After the data playback is successful, the data in the shared buffer pool can be asynchronously flushed to the disk to replace the previously damaged data.
We have devoted a large part of this article to how the database achieves crash recovery through pre-writing logs. It seems to be able to explain the meaning of durability point. Next, we will talk about the visibility issue.
Our description of atomicity involves the concept of visibility. Visibility is implemented by a complex set of MVCC mechanisms in PolarDB, most of which belong to the category of isolation. A brief description of visibility will be given here, while a more detailed description will be continued in an article on isolation.
The first thing to talk about is the transaction tuple. It is the smallest unit of data, where the data actually reside. Here we only need to focus on a few fields.
The second thing to talk about is snapshot. A snapshot records the state of a transaction in a database at a certain time point.
All we need to know about snapshot is that it can be used to obtain the state of all possible transactions in the database at a certain time point from procArray.
The third point is the current transaction state. It refers to the mechanism in the database that determines the running state of the transaction. In a concurrent environment, it is very important to determine the transaction state we see.
When viewing the transaction state in a tuple, three data structures: t_infomask, procArray, and clog may be involved.
In a visibility judgment process, the access order is infomask -> snapshot -> clog, and the decisive order is snapshot-> clog -> infomask.
infomask is the most easily obtained information, which is recorded in the head of the tuple.

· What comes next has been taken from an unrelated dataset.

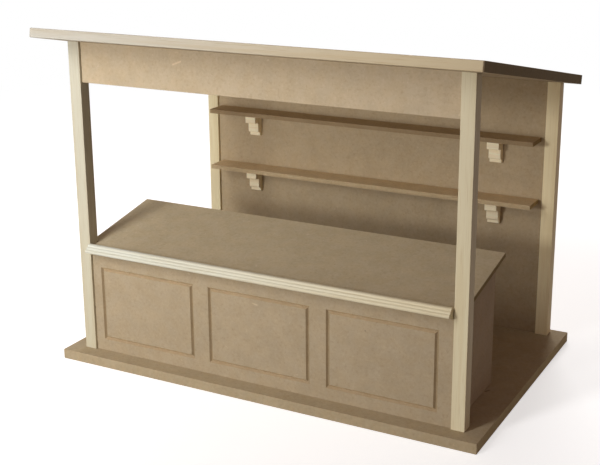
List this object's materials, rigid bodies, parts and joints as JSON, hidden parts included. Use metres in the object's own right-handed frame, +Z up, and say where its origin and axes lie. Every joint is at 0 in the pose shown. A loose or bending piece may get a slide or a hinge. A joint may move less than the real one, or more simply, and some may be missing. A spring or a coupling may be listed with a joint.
{
  "type": "miniature wooden market stall",
  "caption": "Small open-fronted market stall with corner posts, a roof that slopes to the back, a sloping display counter and shelves on the back wall.",
  "frame": {"origin": "centre of the base plate's underside, on the ground", "axes": "+X along the counter to the right as a customer sees it, -Y towards the customer, +Z up"},
  "size_m": [0.294, 0.1966, 0.225],
  "materials": {
    "mdf": "bare fibreboard",
    "pine": "bare planed wood"
  },
  "bodies": {
    "root": {"base_plate": "mdf", "roof_panel": "mdf", "fascia_board": "mdf", "back_wall": "mdf", "counter_front": "mdf", "counter_left_side": "mdf", "counter_right_side": "mdf", "counter_top": "mdf", "upper_shelf": "mdf", "lower_shelf": "mdf", "front_left_post": "pine", "front_right_post": "pine", "back_left_post": "pine", "back_right_post": "pine", "roof_front_strip": "pine", "counter_rail": "pine", "upper_left_bracket": "pine", "upper_right_bracket": "pine", "lower_left_bracket": "pine", "lower_right_bracket": "pine"}
  },
  "joints": []
}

Under some conditions, the visibility of the current transaction can be clarified through infomask without involving the following data structures. Snapshots have the highest level of decision-making power, and finally determine whether the state of xmin and xmax transactions is running or not running; clog is used to assist in visibility judgment and setting the value of infomask. For example, if the judgment of xmin transaction visibility shows that it has been submitted in snapshot and clog, t_infomask will be set to be submitted. However, if it shows that it has been submitted in snapshot and not in clog, the system determines that a crash or rollback has occurred and sets infomask to the illegal transaction.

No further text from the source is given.